لَا يُفَتَّرُ عَنْهُمْ وَهُمْ فِيهِ مُبْلِسُونَ 

"Tidak diringankan azab itu dari mereka dan mereka di dalamnya berputus asa."

 

Terhina

"Siksa mereka tidak diringankan dan dikurangi, sehingga mereka putus asa. Lafaz 'Mublisun' itu seakar kata dengan 'Iblis' bermakna; yang berputus asa. Itu makanya, akibat kedurhakaan dan kejahatan yang dilakukannya, Allah Swt memurkai Iblis dan dia menjadi makhluk yang berputus asa," jelas Pak Quraish.

Makna penting dalam rangkaian ayat ini adalah keberadaan mereka menerima siksa, bukanlah menunjukkan bahwa Allah menganiaya mereka. Justru merekalah yang telah menganiaya dirinya sendiri karena tidak taat kepada Allah Swt selama di dunia. 

Akibat kepedihan yang selalu mereka terima itulah, terang Prof Quraish, mereka sampai-sampai berkeinginan agar Allah Swt berkenan mematikan mereka dengan harap bisa terlepas dari siksaan-siksaan yang menderanya.

وَنَادَوْا۟ يَٰمَٰلِكُ لِيَقْضِ عَلَيْنَا رَبُّكَ ۖ قَالَ إِنَّكُم مَّٰكِثُونَ 

"Mereka berseru; "Hai Malik, biarlah Tuhanmu membunuh kami saja". Dia menjawab; "Kamu akan tetap tinggal (di neraka ini)." (QS.Az-Zukhruf: 77)

Baca: Tafsir Al-Mishbah: Mengapa Al-Qur'an Berbahasa Arab?

 

Penghuni neraka, hanya bisa menyampaikan keinginannya melalalui Malaikat Malik, penjaga neraka. Mereka, dihilangkan dari kenikmatan memandang wajah Allah dan berbicara dengan-Nya. 

"Memandang wajah Allah Swt adalah sebuah kenikmatan surga. Berbicara dengan seseorang terhormat pun tidak sembarang, apalagi dengan Allah Swt. Mereka berada dalam konsidi yang sangat terhina, memohon kepada Tuhan pun tidak diberi kesempatan untuk melihat dan berbicara," kata Pak Quraish.

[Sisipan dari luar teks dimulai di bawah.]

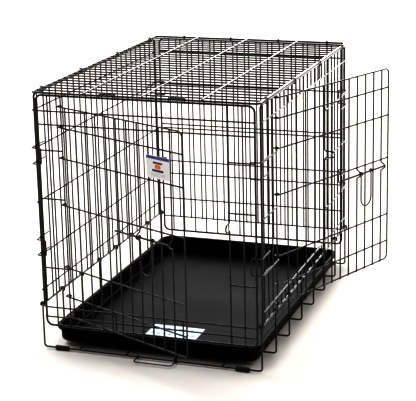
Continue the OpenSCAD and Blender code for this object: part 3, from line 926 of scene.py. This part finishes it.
# floor, light and camera
def stageFloor():
    bm = bmesh.new()
    bmesh.ops.create_grid(bm, x_segments=1, y_segments=1, size=20)
    data = bpy.data.meshes.new("studioFloor")
    bm.to_mesh(data)
    bm.free()
    floor = bpy.data.objects.new("studioFloor", data)
    bpy.context.scene.collection.objects.link(floor)
    paint = bpy.data.materials.new("studioWhite")
    paint.use_nodes = True
    shader = paint.node_tree.nodes["Principled BSDF"]
    shader.inputs["Base Color"].default_value = (0.9, 0.865, 0.83, 1)
    shader.inputs["Roughness"].default_value = 0.9
    shader.inputs["Specular IOR Level"].default_value = 0.1
    data.materials.append(paint)


def sunLight(name, aim, spread, power, colour):
    lamp = bpy.data.lights.new(name, "SUN")
    lamp.angle = math.radians(spread)
    lamp.energy = power
    lamp.color = colour
    holder = bpy.data.objects.new(name, lamp)
    holder.rotation_euler = Vector(aim).to_track_quat("-Z", "Y").to_euler()
    bpy.context.scene.collection.objects.link(holder)


def skyBand(tree, source, start, end, low, high):
    band = tree.nodes.new("ShaderNodeMapRange")
    band.inputs["From Min"].default_value = start
    band.inputs["From Max"].default_value = end
    band.inputs["To Min"].default_value = low
    band.inputs["To Max"].default_value = high
    tree.links.new(source, band.inputs["Value"])
    return band.outputs["Result"]


def studioLight():
    # bright behind and above the crate, dim in front of it, as on a table with a white sweep
    sky = {"front": 0.06, "back": 1.0, "glow": 8.0, "colour": (1, 0.99, 0.98, 1)}
    world = bpy.data.worlds.new("studio")
    bpy.context.scene.world = world
    world.use_nodes = True
    tree = world.node_tree
    coords = tree.nodes.new("ShaderNodeTexCoord")
    split = tree.nodes.new("ShaderNodeSeparateXYZ")
    lift = tree.nodes.new("ShaderNodeMath")
    lift.operation = "MULTIPLY_ADD"
    lift.inputs[1].default_value = 0.8
    total = tree.nodes.new("ShaderNodeMath")
    tree.links.new(coords.outputs["Generated"], split.inputs["Vector"])
    tree.links.new(split.outputs["Z"], lift.inputs[0])
    tree.links.new(split.outputs["Y"], lift.inputs[2])
    tree.links.new(skyBand(tree, lift.outputs[0], -0.45, 0.75, sky["front"], sky["back"]), total.inputs[0])
    tree.links.new(skyBand(tree, split.outputs["Y"], 0.72, 0.92, 0.0, sky["glow"]), total.inputs[1])
    tree.nodes["Background"].inputs["Color"].default_value = sky["colour"]
    tree.links.new(total.outputs[0], tree.nodes["Background"].inputs["Strength"])
    sunLight("keyLight", (0.55, -0.1, -0.83), 34, 1.95, (0.97, 0.985, 1))
    bpy.context.scene.view_settings.view_transform = "Standard"
    bpy.context.scene.view_settings.gamma = 0.55


def photoCamera():
    # direction and place of the view, in degrees and metres
    shot = {
        "turn": -19.610,
        "down": 14.551,
        "roll": -1.290,
        "spot": (1.1105, -3.0788, 1.2257),
        "focal": 1382.36,   # for a picture 416 wide
        "wide": 416,
        "shift": -0.1,
    }
    turn, down, roll = (math.radians(shot[k]) for k in ("turn", "down", "roll"))
    ahead = Vector((math.sin(turn) * math.cos(down), math.cos(turn) * math.cos(down), -math.sin(down)))
    level = Vector((math.cos(turn), -math.sin(turn), 0))
    above = level.cross(ahead)
    right = level * math.cos(roll) + above * math.sin(roll)
    up = above * math.cos(roll) - level * math.sin(roll)
    lens = bpy.data.cameras.new("photoCamera")
    lens.sensor_width = 36
    lens.lens = shot["focal"] * lens.sensor_width / shot["wide"]
    lens.shift_y = shot["shift"]
    holder = bpy.data.objects.new("photoCamera", lens)
    holder.matrix_world = Matrix((right, up, -ahead)).transposed().to_4x4()
    holder.location = shot["spot"]
    bpy.context.scene.collection.objects.link(holder)
    bpy.context.scene.camera = holder


stageFloor()
studioLight()
photoCamera()
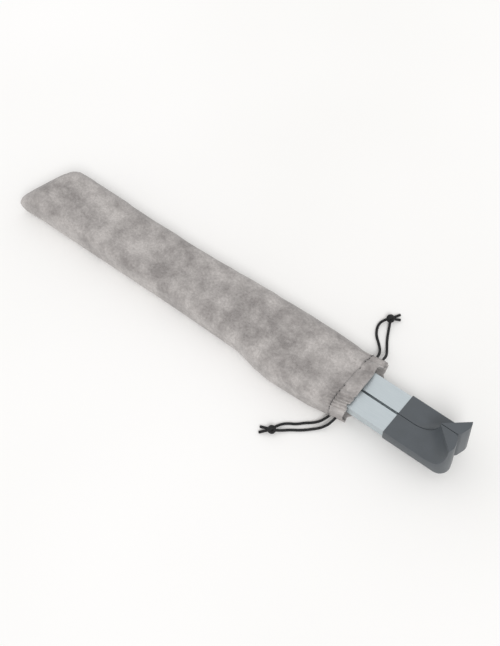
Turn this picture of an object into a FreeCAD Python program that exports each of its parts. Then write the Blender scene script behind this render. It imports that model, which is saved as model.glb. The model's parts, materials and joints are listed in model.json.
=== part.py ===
"""Folding X-frame laptop stand, stored in its drawstring pouch. Millimetres, +Z up, +X towards the hooks.

Two flat aluminium arms cross at a pivot in the middle and lie side by side when folded. Each arm has a hooked
cap at its front end and two folding legs under it. The pouch covers all but the front ends of the arms.
"""

import FreeCAD, Part
import math
import os

V = FreeCAD.Vector

# ---- driving dimensions ----
# arms
BAR_W = 16.2             # width of one aluminium bar
BAR_H = 6.9              # height of one bar
BAR_WALL = 1.2
BAR_GAP = 1.9            # between the two bars when folded
BAR_TOP = 21.3           # height of the bars' top faces above the floor
BAR_BOTTOM = BAR_TOP - BAR_H
BAR_Y = BAR_GAP / 2 + BAR_W / 2          # centre line of one bar
FRONT_TUBE_END = 167.0
REAR_TUBE_END = 170.0
FIT = 0.1                # between a spigot and the tube around it

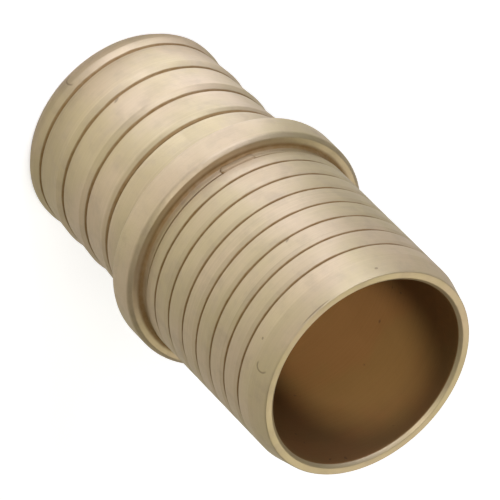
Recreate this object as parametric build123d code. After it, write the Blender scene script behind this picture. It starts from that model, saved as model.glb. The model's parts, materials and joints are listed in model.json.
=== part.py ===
from build123d import *
from math import radians, tan
import os

# Insert coupling for crimped plastic tube: one bronze casting, turned on its insert ends and bored through.
# It stands on the end of its coarse-barbed insert with its axis along +Z; the origin is at the centre of
# that end face. All sizes are in millimetres. Outlines are drawn in the half plane X = radius, Z = height.

# ---- bore, drilled to two sizes
coarse_bore_d = 19.0
fine_bore_d = 20.4
bore_step_height = 22.0        # where the wider upper bore ends
drill_point_angle = 118.0      # cone that the wider drill leaves at the step, in degrees
coarse_bore_chamfer = 0.3

# ---- coarse-barbed insert (lower end, for the tube with the smaller inside diameter)
coarse_nose_wall = 1.05        # at the end face, where the lead-in begins
coarse_root_wall = 1.34        # at the foot of each barb
coarse_barb_depth = 0.26       # from a barb's crest down to its foot
coarse_barb_count = 4
coarse_barb_pitch = 4.4
coarse_nose_length = 0.9       # from the end face to the first crest
coarse_nose_land = 0.66        # straight land on the first crest
coarse_face_length = 0.68      # steep face behind each crest
coarse_groove_width = 0.4      # turned V-groove at the foot of each steep face
coarse_groove_depth = 0.2

# ---- fine-ribbed insert (upper end, for the tube with the larger inside diameter)
fine_rim_wall = 1.05           # at the rim
fine_root_wall = 1.48          # at the foot of each rib
fine_rib_depth = 0.12          # from a rib's crest down to its foot
fine_rib_count = 7
fine_rib_pitch = 2.53
fine_first_foot_offset = 1.6   # from the collar to the foot of the first rib
fine_face_length = 0.5         # steep face behind each crest
fine_groove_width = 0.35       # turned V-groove at the foot of each steep face
fine_groove_depth = 0.2
fine_nose_length = 4.36        # plain nose from the foot of the last rib to the rim
fine_taper_length = 2.3        # lead-in taper at the end of the nose
rim_inner_chamfer = 0.35

# ---- flange and collar between the two inserts
shank_length = 4.51            # from the foot of the last barb to the flange
flange_step = 1.35             # how far the flange stands out beyond the fine crests
flange_width = 3.4
flange_edge_chamfer = 0.4
flange_foot_cove = 0.3         # where the shank meets the flange
collar_step = 0.2              # how far the collar lies below the fine crests
collar_width = 0.75            # plain collar above the flange
collar_foot_cove = 0.25        # where the collar meets the flange

# ---- oval cast pads, spaced evenly round the collar
pad_count = 3
pad_first_angle = -117.0       # about +Z from the +X axis, in degrees
pad_length = 3.8               # round the collar
pad_width = 1.1                # along the axis
pad_rise = 0.15                # above the collar, still below the crests
pad_gap = 0.05                 # from the flange's upper face

# ---- worked out from the sizes above
coarse_crest_r = coarse_bore_d / 2 + coarse_root_wall + coarse_barb_depth
coarse_first_foot = coarse_nose_length + coarse_nose_land + coarse_face_length
coarse_last_foot = coarse_first_foot + (coarse_barb_count - 1) * coarse_barb_pitch

fine_crest_r = fine_bore_d / 2 + fine_root_wall + fine_rib_depth
collar_r = fine_crest_r - collar_step
flange_r = fine_crest_r + flange_step
flange_height = coarse_last_foot + shank_length
flange_top = flange_height + flange_width
collar_top = flange_top + collar_width

fine_rim_r = fine_bore_d / 2 + fine_rim_wall
fine_first_foot = collar_top + fine_first_foot_offset
fine_last_foot = fine_first_foot + (fine_rib_count - 1) * fine_rib_pitch
overall_length = fine_last_foot + fine_nose_length
bore_cone_height = (fine_bore_d - coarse_bore_d) / 2 / tan(radians(drill_point_angle / 2))


def rib_foot(foot, crest_r, depth, face, groove_width, groove_depth):
    """Outline behind one crest: the steep face down to the foot, then the V-groove above the foot."""
    foot_r = crest_r - depth
    return [
        (crest_r, foot - face),
        (foot_r, foot),
        (foot_r - groove_depth, foot + groove_width / 2),
        (foot_r, foot + groove_width),
    ]


def turned_solid(outline):
    """Solid of revolution about Z, from an outline of (radius, height) points with the lowest first."""
    axis_points = [(0, outline[-1][1]), (0, outline[0][1])]
    corners = [(radius, 0, height) for radius, height in outline + axis_points]
    return revolve(make_face(Polyline(*corners, close=True)), axis=Axis.Z)


def rim_edges(solid, radius, height):
    """The circular edges of a turned solid that have this radius and lie at this height."""
    circles = solid.edges().filter_by(GeomType.CIRCLE)
    at_height = circles.filter_by_position(Axis.Z, height - 0.01, height + 0.01)
    return at_height.filter_by(lambda edge: abs(edge.radius - radius) < 0.01)


def coarse_insert():
    """Barbed insert below the flange, with its lead-in at the bottom and a plain shank at the top."""
    outline = [(coarse_bore_d / 2 + coarse_nose_wall, 0), (coarse_crest_r, coarse_nose_length)]
    for i in range(coarse_barb_count):
        foot = coarse_first_foot + i * coarse_barb_pitch
        outline += rib_foot(
            foot, coarse_crest_r, coarse_barb_depth, coarse_face_length, coarse_groove_width, coarse_groove_depth
        )
    outline[-1] = (coarse_crest_r, coarse_last_foot + coarse_groove_width)
    return turned_solid(outline + [(coarse_crest_r, flange_height)])


def flange_and_collar():
    """Round flange that both tubes butt against, with the collar above it."""
    flange = turned_solid([(flange_r, flange_height), (flange_r, flange_top)])
    collar = turned_solid([(collar_r, flange_top), (collar_r, collar_top)])
    return flange + collar


def fine_insert():
    """Ribbed insert above the collar, ending in a plain nose that tapers to the rim."""
    outline = [
        (collar_r - fine_groove_depth, collar_top),
        (fine_crest_r, collar_top + fine_groove_width),
    ]
    for i in range(fine_rib_count):
        foot = fine_first_foot + i * fine_rib_pitch
        outline += rib_foot(
            foot, fine_crest_r, fine_rib_depth, fine_face_length, fine_groove_width, fine_groove_depth
        )
        outline[-1] = (fine_crest_r, foot + fine_groove_width)
    nose = [(fine_crest_r, overall_length - fine_taper_length), (fine_rim_r, overall_length)]
    return turned_solid(outline + nose)


def bore():
    """Through bore: the wider drill from the top, its cone, then the narrower drill to the bottom."""
    return turned_solid([
        (coarse_bore_d / 2 + coarse_bore_chamfer, 0),
        (coarse_bore_d / 2, coarse_bore_chamfer),
        (coarse_bore_d / 2, bore_step_height - bore_cone_height),
        (fine_bore_d / 2, bore_step_height),
        (fine_bore_d / 2, overall_length),
    ])


def cast_pads():
    """Oval pads raised a little above the collar, close to the flange's upper face."""
    pad_height = flange_top + pad_gap + pad_width / 2
    outline = Plane(origin=(0, 0, pad_height), x_dir=(0, 1, 0), z_dir=(1, 0, 0)) * SlotOverall(pad_length, pad_width)
    reach = Pos(0, 0, pad_height) * Cylinder(collar_r + pad_rise, 2 * pad_width)
    pad = extrude(outline, amount=collar_r + pad_length) & reach
    return PolarLocations(0, pad_count, pad_first_angle) * pad


def coupling():
    """The whole casting, with the flange's edges and feet and the rim eased, then bored through."""
    solid = coarse_insert() + flange_and_collar() + fine_insert()
    flange_rims = rim_edges(solid, flange_r, flange_height) + rim_edges(solid, flange_r, flange_top)
    solid = chamfer(flange_rims, min(flange_edge_chamfer, flange_step / 3, flange_width / 3))
    solid = chamfer(rim_edges(solid, coarse_crest_r, flange_height), flange_foot_cove)
    solid = chamfer(rim_edges(solid, collar_r, flange_top), min(collar_foot_cove, flange_step / 3))
    solid = solid + cast_pads() - bore()
    rim_inner_edge = rim_edges(solid, fine_bore_d / 2, overall_length)
    return chamfer(rim_inner_edge, min(rim_inner_chamfer, fine_rim_wall / 2))


os.makedirs("parts", exist_ok=True)
fitting_body = coupling()
print("fitting_body: overall length", round(overall_length, 2), "mm, volume", round(fitting_body.volume), "mm3")
export_step(fitting_body, "parts/fitting_body.step")
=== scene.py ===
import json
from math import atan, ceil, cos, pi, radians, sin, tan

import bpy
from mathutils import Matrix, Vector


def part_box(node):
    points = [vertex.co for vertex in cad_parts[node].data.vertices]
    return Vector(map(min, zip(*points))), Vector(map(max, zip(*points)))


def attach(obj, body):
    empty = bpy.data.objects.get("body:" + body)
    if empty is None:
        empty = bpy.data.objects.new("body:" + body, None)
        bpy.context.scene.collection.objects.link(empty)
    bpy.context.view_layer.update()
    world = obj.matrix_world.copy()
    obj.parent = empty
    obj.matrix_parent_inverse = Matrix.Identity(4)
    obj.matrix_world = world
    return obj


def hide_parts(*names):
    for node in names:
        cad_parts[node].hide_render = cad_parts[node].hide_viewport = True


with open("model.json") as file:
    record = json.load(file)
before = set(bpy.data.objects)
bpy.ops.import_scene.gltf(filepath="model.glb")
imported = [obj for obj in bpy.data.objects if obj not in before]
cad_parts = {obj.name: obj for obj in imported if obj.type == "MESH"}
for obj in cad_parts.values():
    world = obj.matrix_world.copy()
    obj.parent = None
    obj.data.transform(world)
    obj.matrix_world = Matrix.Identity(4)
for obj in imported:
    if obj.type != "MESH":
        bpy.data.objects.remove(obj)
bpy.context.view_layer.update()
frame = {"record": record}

# %% [markdown]
# # A bronze insert coupling for crimped plastic tube
# The real part is one bronze casting. Its two inserts are turned with ribs that grip a plastic tube, a flange
# between them stops both tubes, and a drill has gone through from end to end. It could be dressed by giving
# the CAD solid a metal material alone. Here its outline is also turned again as a finer mesh, because metal
# shows every facet and every hard edge, and then a procedural bronze carries the turning marks and painted
# shade.

MM = 0.001
body_low, body_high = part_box("fitting_body")
overall_length = (body_high[2] - body_low[2]) / MM
flange_radius = (body_high[0] - body_low[0]) / 2 / MM
mounts = {mount["name"]: mount for mount in frame["record"]["mounts"]}


def mount_radius(name):
    """The stated radius of a round mount, in millimetres."""
    return mounts[name]["dims"]["r_mm"]


def mount_height(name):
    """How high a flat mount lies above the end face, in millimetres."""
    return mounts[name]["pos_m"][2] / MM


coarse_crest = mount_radius("coarse_insert")
fine_crest = mount_radius("fine_insert")
coarse_bore = mount_radius("coarse_bore")
fine_bore = mount_radius("fine_bore")
flange_bottom = mount_height("flange_lower_stop")
flange_top = mount_height("flange_upper_stop")
print("fitting:", round(overall_length, 2), "mm long,", round(2 * flange_radius, 2), "mm over the flange")

# %% [markdown]
# ## The camera
# A long lens looks down on the standing part, and it is rolled so that the part lies across the view. It
# could be aimed with a Track To constraint, but that can't roll it. So three directions are worked out:
# towards the camera, and right and up in its view. The elevation and the roll can each be changed alone.

# %% Camera
camera_elevation = radians(42.5)
camera_roll = radians(135.27)
sensor_width = 36.0
camera_lens = 482.4
rim_depth = 627.5
rim_right = 10.8
rim_down = 11.35
aim_height = overall_length - 0.5

to_camera = Vector((0, -cos(camera_elevation), sin(camera_elevation)))
level_right = Vector((1, 0, 0))
level_up = to_camera.cross(level_right)
view_right = cos(camera_roll) * level_right + sin(camera_roll) * level_up
view_up = to_camera.cross(view_right)

camera_data = bpy.data.cameras.new("camera")
camera_data.lens = camera_lens
camera_data.sensor_width = sensor_width
camera_data.clip_end = 10.0
camera = bpy.data.objects.new("camera", camera_data)
bpy.context.scene.collection.objects.link(camera)
bpy.context.scene.camera = camera
aim_point = Vector((0, 0, aim_height))
camera_place = aim_point + rim_depth * to_camera - rim_right * view_right + rim_down * view_up
camera_axes = Matrix((view_right, view_up, to_camera)).transposed()
camera.matrix_world = Matrix.Translation(camera_place * MM) @ camera_axes.to_4x4()
print("camera:", [round(value, 1) for value in camera_place], "mm from the foot of the part")

# %% [markdown]
# ## Shader expressions
# A material is a graph of nodes. Each node could be made and linked by itself, but long graphs are hard to
# read as code. One small class wraps a socket instead, so that sums and products of masks are written as
# plain Python, and every operator adds one Math node.

# %% Shader helper


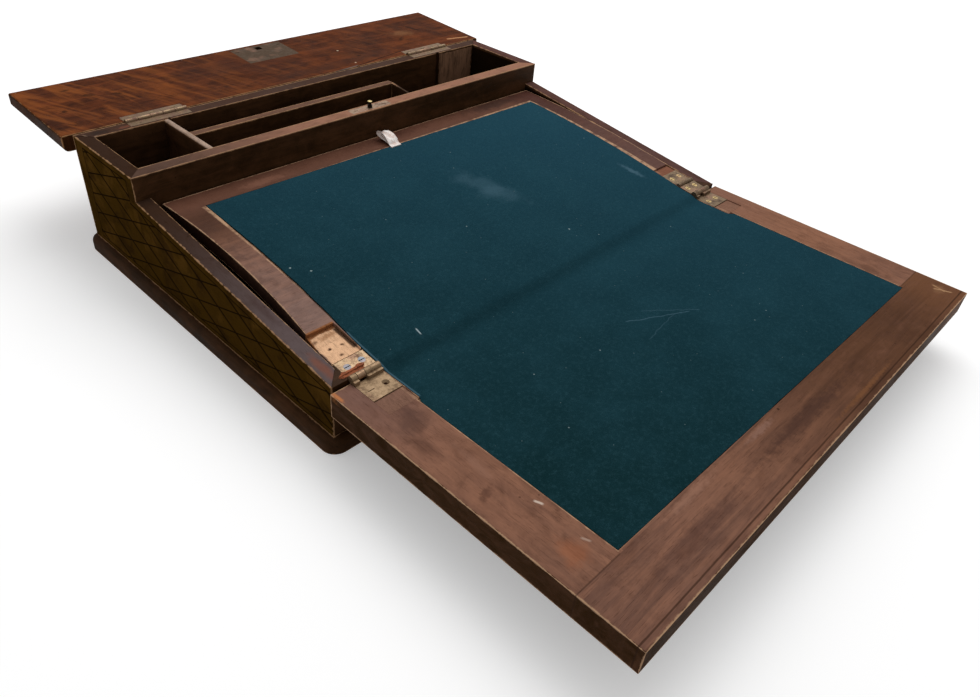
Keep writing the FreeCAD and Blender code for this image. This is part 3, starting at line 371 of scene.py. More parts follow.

"Selama di dunia, dakwah agama datang padanya, bukan mereka yang mendatangi agama. Rasulullah yang datang, bukan kamu yang mendekat. Dan mereka ini, tidak hanya tidak senang terhadap Islam dan Rasulullah Muhammad Saw, tapi melakukan tipu daya untuk menggagalkan agamnaya," tambah Prof Quraish.